The Burbs Blu-ray Movie, Audio Quality  2.5 of 5

The 'Burbs features a pedestrian, straightforward, crudely simple, but baseline effective DTS-HD Master Audio 2.0 lossless soundtrack. The presentation at least manages to stretch a fair ways out to the sides. Music's push isn't substantial, and neither is clarity, but there's enough distance and definition to satisfy the broadest of needs. Light nighttime ambient effects, such as hooting owls and chirping crickets, enjoy a generally satisfying shove out to the edges. Heavier elements like driving rain, booming thunder, and a few other more aggressive effects in the film (not listed to avoid spoilers) present with muddy clarity but enough punch and push to the sides to offer an illusion of place. Dialogue manages to drift to the middle with enough definition to satisfy requirements.


The Burbs Blu-ray Movie, Special Features and Extras  0.5 of 5

All that's included with this Blu-ray release of The 'Burbs is an Alternate Ending (480i, 6:35) and the film's theatrical trailer (480i, 1:33). No top menu is included. All extras, chapter selections, and audio/subtitle options must be selected in-film via the pop-up menu. Note that the Arrow Blu-ray from 2014 contains significantly more content.

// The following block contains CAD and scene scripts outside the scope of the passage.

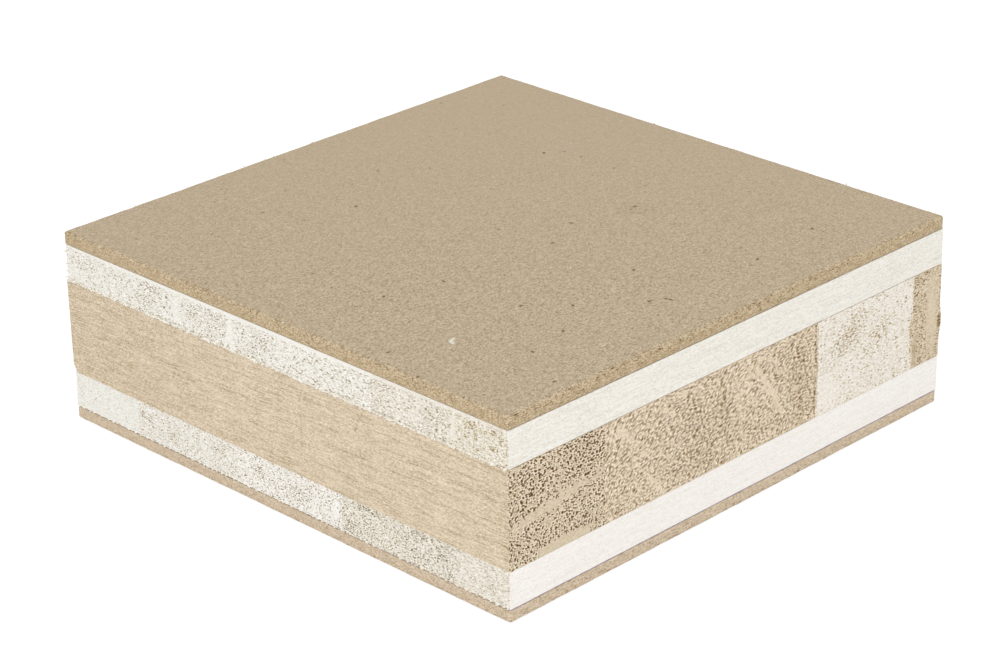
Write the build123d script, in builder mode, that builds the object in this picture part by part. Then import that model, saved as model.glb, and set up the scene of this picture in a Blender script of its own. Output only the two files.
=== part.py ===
from build123d import *
import os

# A sample block of five-ply blockboard, sawn square on all four edges. Millimetres.
# X runs with the grain of the crossbands and Y with the grain of the core laths.
# The origin is the middle of the underside. Left is -X, right +X, near -Y and far +Y.

# The block as the saw left it
block_length = 121.0
block_width = 120.5

# Thickness of each ply and of the glue that holds it
sheet_thickness = 2.5
crossband_thickness = 7.35
core_thickness = 19.7
face_glue = 0.2
core_glue = 0.1

# Widths of the laths as they were ripped
core_lath = 29.35
lower_lath = 29.0
wide_upper_lath = 19.7
narrow_upper_lath = 15.2

# The joint nearest the middle of each ply, from the middle of the block
core_joint = -6.95
lower_joint = -17.45
upper_joint = -6.35

# The soft crossbands stand back from the sheets and the core, and the glue a little more
deep_setback = 0.2
slight_setback = 0.05
glue_setback = 0.1

# Edges of the fibreboard sheets, worn round
sheet_corner = 0.6
outer_arris = 0.45
inner_arris = 0.12

# The lower far corner of the leftmost core lath is knocked off
knock_reach = 1.0
knock_height = 1.6

# The plies from the underside up, and the height at which each one starts
plies = {
    "bottom_face_sheet": sheet_thickness,
    "lower_face_glue": face_glue,
    "lower_crossband": crossband_thickness,
    "lower_core_glue": core_glue,
    "core": core_thickness,
    "upper_core_glue": core_glue,
    "upper_crossband": crossband_thickness,
    "upper_face_glue": face_glue,
    "top_face_sheet": sheet_thickness,
}
base = {}
block_height = 0.0
for ply, thickness in plies.items():
    base[ply] = block_height
    block_height += thickness


def save(piece, name):
    """Label a finished piece and write it under its own name."""
    piece.part.label = name
    export_step(piece.part, f"parts/{name}.step")
    size = piece.part.bounding_box().size
    print(f"{name}: {size.X:.2f} x {size.Y:.2f} x {size.Z:.2f} mm")


def sawn_outline(deep, slight):
    """Draw the block's outline, moved in by deep at the left and far sides and by slight at the others."""
    with Locations(((deep - slight) / 2, (slight - deep) / 2)):
        Rectangle(block_length - deep - slight, block_width - deep - slight)


def face_sheet(name, outer_side):
    """A fibreboard sheet, worn rounder on its outer side than where it meets the crossband."""
    with BuildPart() as sheet:
        with BuildSketch(Plane.XY.offset(base[name])):
            RectangleRounded(block_length, block_width, sheet_corner)
        extrude(amount=plies[name])
        fillet(sheet.faces().sort_by(outer_side)[-1].edges(), outer_arris)
        fillet(sheet.faces().sort_by(outer_side)[0].edges(), inner_arris)
    save(sheet, name)


def glue_line(name):
    """A glue film across the whole block, a little further back than the crossband that it holds."""
    with BuildPart() as film:
        with BuildSketch(Plane.XY.offset(base[name])):
            sawn_outline(deep_setback + glue_setback, slight_setback + glue_setback)
        extrude(amount=plies[name])
    save(film, name)


def lath_edges(joint, before, after, span):
    """Both edges of each lath across a ply: whole laths either side of a joint, and what the saw left."""
    joints = [joint]
    for width in before:
        joints.insert(0, joints[0] - width)
    for width in after:
        joints.append(joints[-1] + width)
    joints = [place for place in joints if abs(place) < span / 2]
    edges = [-span / 2, *joints, span / 2]
    return zip(edges, edges[1:])


def lath(ply, edges, end_plane, length, deep, slight):
    """Lay one lath over-long, with its end drawn between its two edges, and saw it to the outline."""
    start, end = edges
    with BuildPart() as piece:
        with BuildSketch(end_plane):
            with Locations((start, base[ply])):
                Rectangle(end - start, plies[ply], align=Align.MIN)
        extrude(amount=length, both=True)
        with BuildSketch(Plane.XY.offset(base[ply])):
            sawn_outline(deep, slight)
        extrude(amount=plies[ply], mode=Mode.INTERSECT)
    return piece


def crossband(ply, joint, before, after):
    """Laths along X, side by side from the near edge to the far one, a little back from the saw cut."""
    for number, edges in enumerate(lath_edges(joint, before, after, block_width), 1):
        piece = lath(ply, edges, Plane.YZ, block_length, deep_setback, slight_setback)
        save(piece, f"{ply}_lath_{number}")


def knock_off_corner(whole):
    """Break the lower corner of a lath off, at its left and far sides."""
    corner = Vector(-block_length / 2, block_width / 2, base["core"])
    break_face = Plane(
        corner + Vector(knock_reach, 0, 0),
        z_dir=Vector(1 / knock_reach, -1 / knock_reach, 1 / knock_height),
    )
    with BuildPart() as broken:
        add(whole)
        split(bisect_by=break_face, keep=Keep.TOP)
    return broken


def core(joint, before, after):
    """Laths along Y, side by side from the left edge to the right one, flush with the face sheets."""
    for number, edges in enumerate(lath_edges(joint, before, after, block_length), 1):
        piece = lath("core", edges, Plane.XZ, block_width, 0.0, 0.0)
        if number == 1:
            piece = knock_off_corner(piece)
        save(piece, f"core_lath_{number}")


os.makedirs("parts", exist_ok=True)
face_sheet("bottom_face_sheet", -Axis.Z)
glue_line("lower_face_glue")
crossband("lower_crossband", lower_joint, before=[lower_lath], after=2 * [lower_lath])
glue_line("lower_core_glue")
core(core_joint, before=[core_lath], after=2 * [core_lath])
glue_line("upper_core_glue")
crossband(
    "upper_crossband",
    upper_joint,
    before=2 * [wide_upper_lath],
    after=[wide_upper_lath, narrow_upper_lath, narrow_upper_lath],
)
glue_line("upper_face_glue")
face_sheet("top_face_sheet", Axis.Z)
print(f"block: {block_length:.1f} x {block_width:.1f} x {block_height:.2f} mm")
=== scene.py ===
# %% [markdown]
# # A sample block of blockboard
# Blockboard is made like a sandwich. Thick laths of wood lie side by side in the core, thinner laths lie
# across them above and below, and a thin fibreboard sheet closes each face. The sample is sawn square out
# of such a panel, so each ply shows end grain on two sides and long grain on the other two.
#
# The solids are already here, at their real size. This lesson gives them sawn, worn and fibrous surfaces.

# %% Load the glued-up block
import math
import random

import bmesh
import bpy
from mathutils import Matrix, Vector


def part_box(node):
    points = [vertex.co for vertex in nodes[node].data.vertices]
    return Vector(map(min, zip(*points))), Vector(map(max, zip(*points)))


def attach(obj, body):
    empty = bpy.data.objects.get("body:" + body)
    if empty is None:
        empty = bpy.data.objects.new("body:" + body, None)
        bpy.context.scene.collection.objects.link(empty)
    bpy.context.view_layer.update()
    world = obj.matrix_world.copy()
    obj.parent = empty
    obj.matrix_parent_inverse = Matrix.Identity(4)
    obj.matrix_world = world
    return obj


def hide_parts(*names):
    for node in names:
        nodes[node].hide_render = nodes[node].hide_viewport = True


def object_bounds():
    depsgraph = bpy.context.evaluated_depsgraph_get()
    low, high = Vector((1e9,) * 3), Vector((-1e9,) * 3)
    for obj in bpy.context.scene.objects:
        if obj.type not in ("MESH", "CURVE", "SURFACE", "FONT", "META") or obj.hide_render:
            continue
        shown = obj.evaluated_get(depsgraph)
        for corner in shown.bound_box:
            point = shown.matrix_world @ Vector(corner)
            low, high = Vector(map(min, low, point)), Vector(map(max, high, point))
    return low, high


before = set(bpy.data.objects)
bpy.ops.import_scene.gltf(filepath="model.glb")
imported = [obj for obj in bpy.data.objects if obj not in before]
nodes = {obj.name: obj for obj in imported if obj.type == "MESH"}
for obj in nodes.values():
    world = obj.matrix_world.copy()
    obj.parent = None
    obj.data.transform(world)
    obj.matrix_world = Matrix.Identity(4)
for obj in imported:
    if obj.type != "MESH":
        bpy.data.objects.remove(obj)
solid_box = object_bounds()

MM = 0.001
TO_MM = 1 / MM
low_corner, high_corner = Vector(solid_box[0]), Vector(solid_box[1])
print("pieces in the block:", len(nodes))
print("size in mm:", [round(side / MM, 2) for side in high_corner - low_corner])

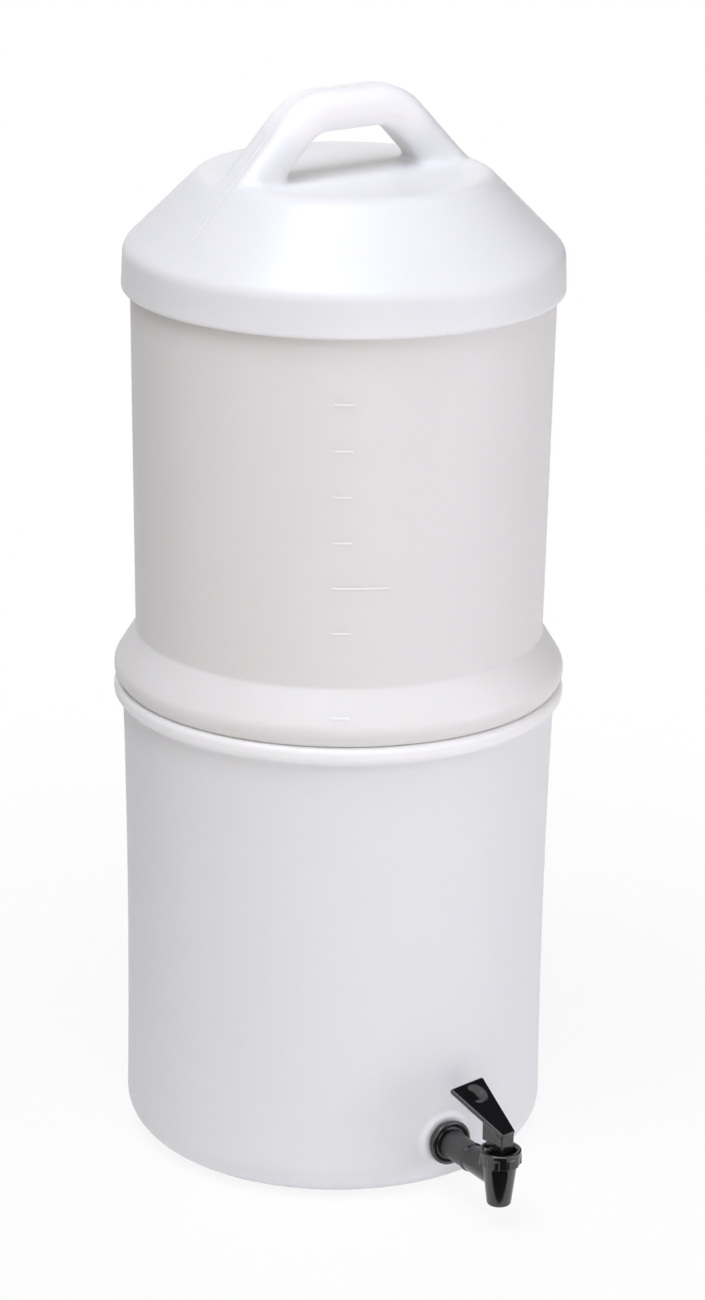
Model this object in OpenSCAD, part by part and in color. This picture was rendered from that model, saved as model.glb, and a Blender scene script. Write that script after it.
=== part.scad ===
// Gravity water filter: two stacked tanks, a lid with a grip, ceramic candles and a push-lever tap.
// The origin is the centre of the base on the tanks' axis, +Z is up and the tap points to -Y.

/* [Tanks] */
// Outside radius of the lower tank's wall just above its round foot
base_r = 127.4; // [125:0.2:129]
// Height of the lower tank's rim above the floor
lower_h = 288.8; // [280:0.2:300]
// Height of the upper tank's rim above the floor
upper_h = 551.5; // [545:0.5:560]
// Thickness of the moulded walls
wall = 3; // [2.4:0.2:3.2]
// Radius of the lower tank's round foot
foot_round = 25; // [22:1:27]
// Outside radius of the collar that hides the upper tank's seat
collar_r = 134.7; // [133:0.1:136]

/* [Lid] */
// Outside radius of the lid's skirt at its top
lid_r = 129.2; // [129:0.1:130.4]
// Radius of the flat plateau that carries the grip
plateau_r = 84.8; // [80:0.2:90]
// Height of the grip's top above the plateau
grip_rise = 48.6; // [46:0.2:54]
// Thickness of the grip's bar seen from the front
grip_t = 23.4; // [22:0.2:27]
// Width of the grip's bar seen from above
grip_w = 28.4; // [25:0.2:31]
// Turn of the grip from the X axis, in degrees
grip_turn = 5.4; // [0:0.2:90]

/* [Candles] */
// Outside diameter of a ceramic candle
candle_d = 50; // [44:1:54]
// Height of a ceramic candle above its base cap
candle_h = 178; // [150:1:200]
// Distance of each candle from the tanks' axis
candle_ring = 60; // [58:1:64]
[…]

The Burbs Blu-ray Movie, Overall Score and Recommendation  2.0 of 5

The 'Burbs may not be a classic in the sense that it's one of the great films of all time, but it's a mainstay that dabbles in human psychology, comedy, and horror and holds up well because its story is both relatable and, in some form or fashion, right on the fingertips of anyone who has ever had nosy neighbors, been one themselves, or chosen to live with the blinds drawn and out of the neighborhood eye. Joe Dante's film rolls with that mix of dark scares and light humor smartly and effectively, slowed down only by an occasionally sluggish middle stretch. Universal's Blu-ray is disappointingly devoid of the larger supplemental package the film deserves (and that has been released elsewhere). Video is bland and audio merely satisfies requirements. Recommended only because of the quality of the film and the low price point.